Called Black because of her jet-black hair, dark eyes and sallow complexion, Agnes was a remarkable woman who defended her home against England’s attacks, and in doing so roused the country to fight for independence.
The feats of Agnes are the stuff of legend, and centre on a five-month period in 1338 when she almost single-handedly stood up to an English invasion force besieging her home, Dunbar Castle, and sent it homeward to think again. It was one of the turning points of Scotland’s Second War of Independence and greatly boosted morale among the Scottish resistance at the time.
The early part of the Second War can be seen as a civil war between the forces loyal to the rightful king, David II, son of Robert the Bruce, and those who followed Edward Balliol, the usurper who had himself crowned King of Scots after his army – made up of English troops and the men of the “disinherited” nobles who had fought against King Robert and were trying to regain their confiscated lands – won the Battle of Dupplin Moor in 1332.
We have seen over the last two weeks how the Bruce loyalists, despite such reverses as the Battle of Halidon Hill, gradually forced Balliol’s forces back towards the Border, and the usurper’s own men were effectively defeated by 1336.
But Edward III of England was determined to preserve the counties and castle ceded to him by Balliol – a huge swathe of southern Scotland – and as of Ne’erday 1338, the English were still in control of large amounts of territory, roughly equivalent to the modern areas of the Scottish Borders, Dumfries and Galloway, the Lothians and parts of Ayrshire and Lanarkshire.
Taking back those lands was vital for the Scots, as this really was now a war for independence – Edward III no longer made any pretence that he was acting in support of Balliol’s claim to the Scottish throne.

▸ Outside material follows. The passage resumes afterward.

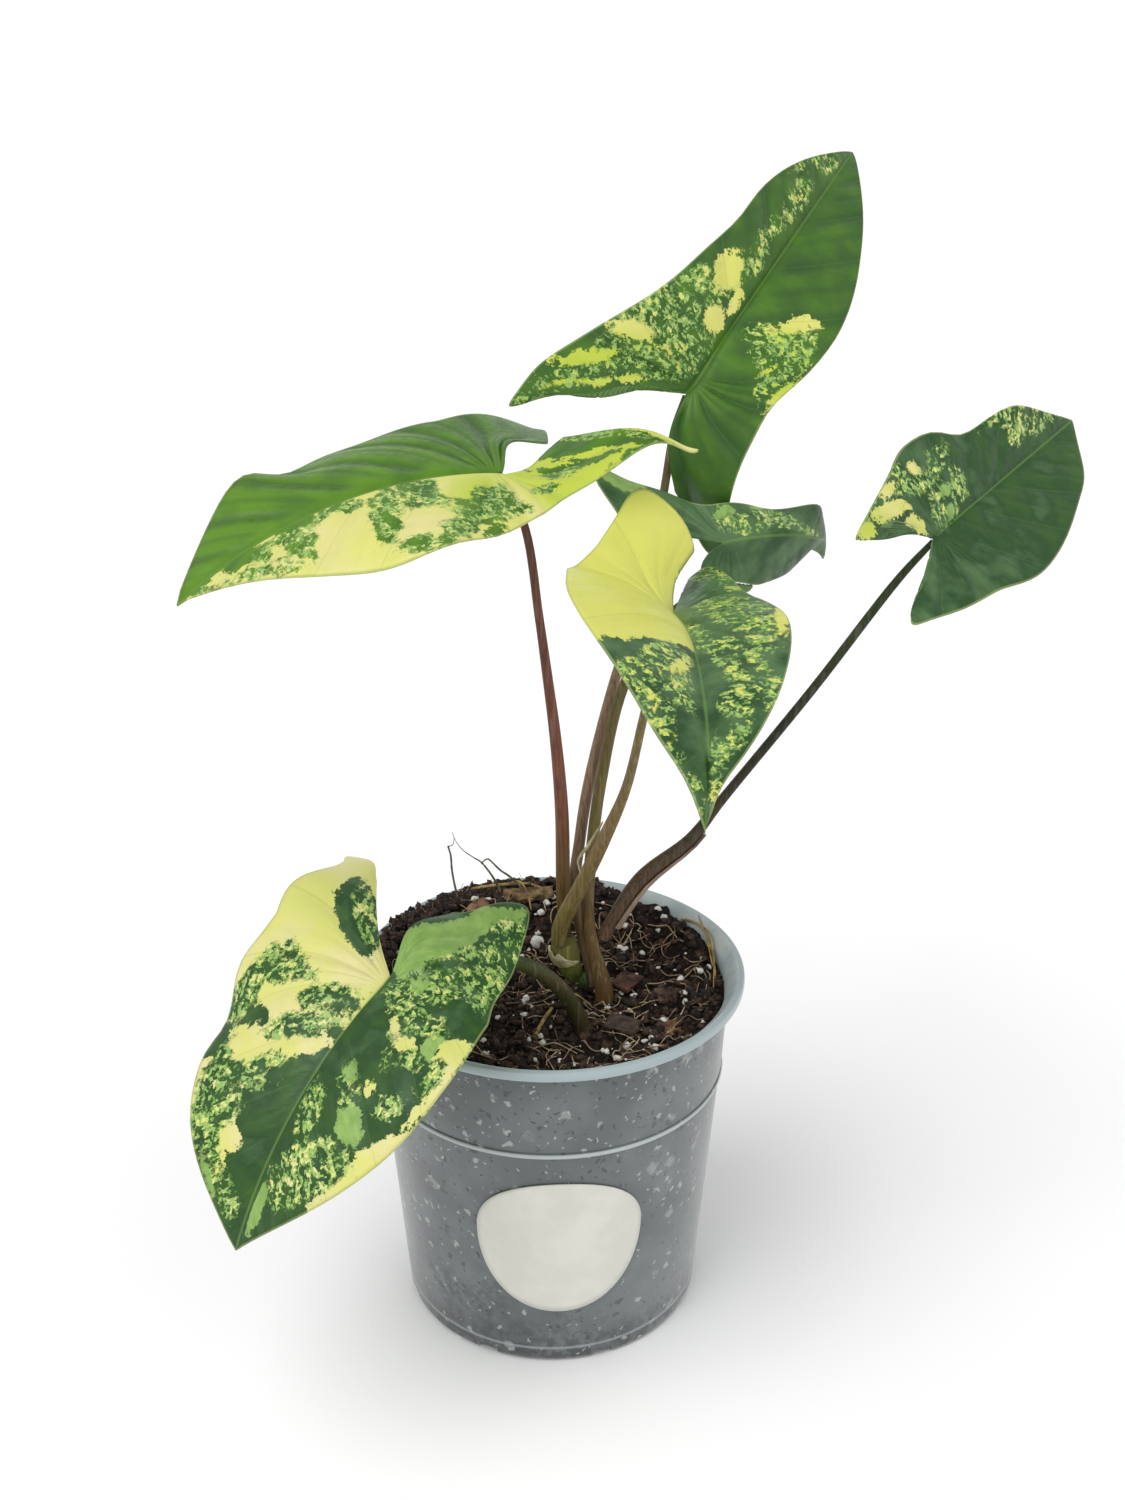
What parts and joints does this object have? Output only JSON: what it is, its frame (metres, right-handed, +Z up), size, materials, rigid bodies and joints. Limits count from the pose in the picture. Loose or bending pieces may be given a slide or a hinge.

He was out to conquer as much of Scotland as he could, although even he was not fool enough to attack the Highlands and islands. Eventually, though, he would have done, and if his vastly greater armies had been able to concentrate on conquering Scotland, the chances are that this country would have been subsumed into greater England – which some say we now are … The complication for Edward III, grandson of Edward Longshanks, was that he now faced war on two fronts. His preoccupation with France had led to the start of what would become the Hundred Years’ War when Scotland’s ally King Phillipe VI of France in 1337 confiscated the English-controlled territory of Gascony – a bitter blow to the English as the area was the source of the wine England drank.
Edward III needed men and money to pay his continental allies and mercenaries if he was going to take back Gascony, but he was still reluctant to abandon his holdings in Scotland. He decided on a full-scale invasion of the east coast from Berwick-upon-Tweed up to Edinburgh, concentrated on the most impressive fortification on that coast, Dunbar Castle – unless the castle could be taken there was always the danger of the Scots raiding from there to disrupt the English occupation of the Lothians.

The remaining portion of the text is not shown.